PART4.評判格差社会のステイタスゲームでは、ステイタスが低いと死んでしまう=寿命が短い事実のお話です。イギリスではステータスが高い=管理職の寿命が長く、もっとも低い「その他」に比べて死亡率に4倍の開きがある。面白いのは、日本では中間管理職の死亡率がもっとも高い。これ、分かるわー。と、思って読んでました。上にも下にも気を使う必要がある日本の中間管理職。日本では近年管理職になりたがらない若手が増えているそうです。みんな死にたくないので賢明だと思います。
PART5.社会正義の奇妙な理論は、リベラルな大学ほどキャンセルの嵐が吹き荒れる点やリベラルな白人による無意識の人種差別などが紹介されており、PART6.「大衆の狂気」を生き延びるは、世界でもっとも著名な作家ハリーポッターのJ・Kローリングの炎上キャンセルエピソードが紹介されています。

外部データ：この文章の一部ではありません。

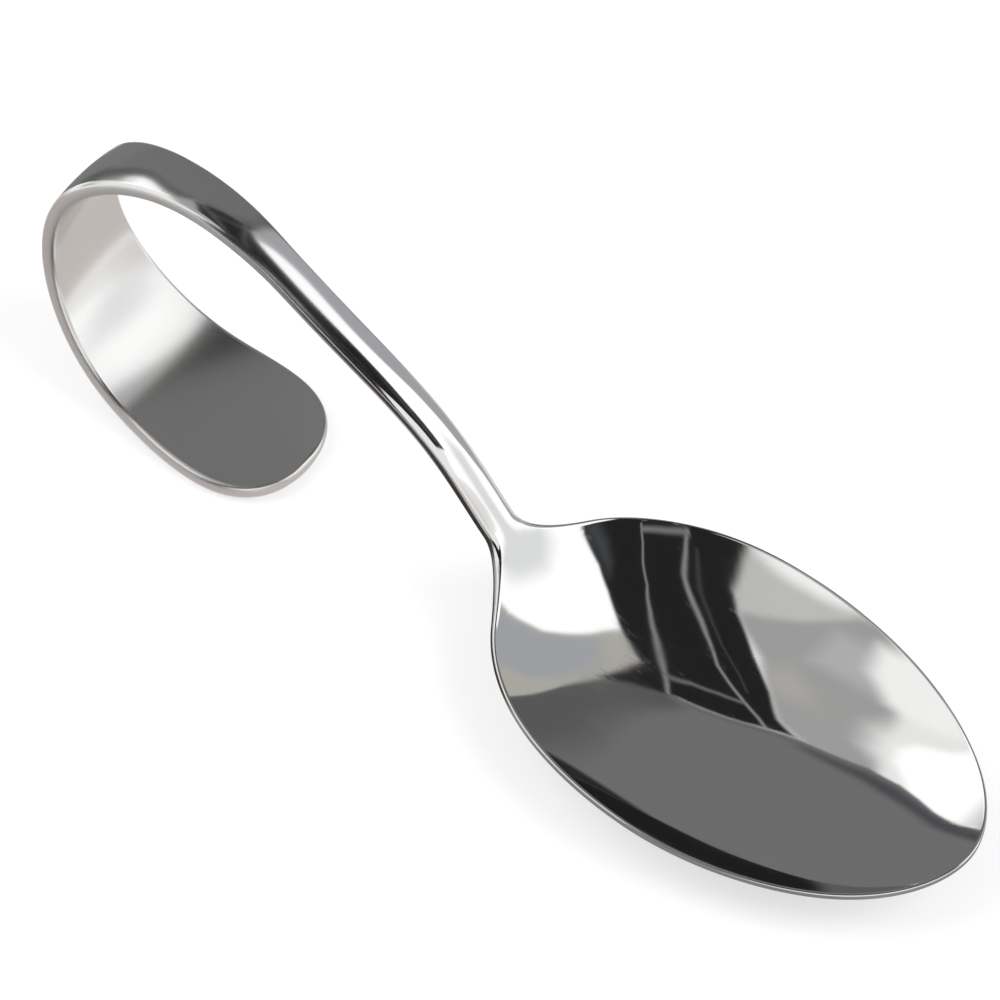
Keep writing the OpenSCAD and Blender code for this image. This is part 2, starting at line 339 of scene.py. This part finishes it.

このパートではトランスジェンダー問題について詳細に説明されているのですが、トランスジェンダーと一括りにしてますが、実際には、トランスジェンダーの中にも種類が多くある(性転換して体もトランスする/しない等々)。そして、各々のトランスジェンダーで抱えている課題が異なる難しさなどが記されています。
正直、種類が多すぎて、理解するのが非常に難しいですが、今まではトランスジェンダーに多くの種類がある事実も知らなければ、それによって異なる課題があることも知りませんでした。何気なくニュースで聞き流していたトランスジェンダー問題について、今後はより関心が持てると思います。
このように橘玲さんの著書は、事実データに基づき(巻末に引用先が紹介)、様々な研究結果や論文、意見や事件などが紹介されており、読むことによって知見の広がりが感じれます。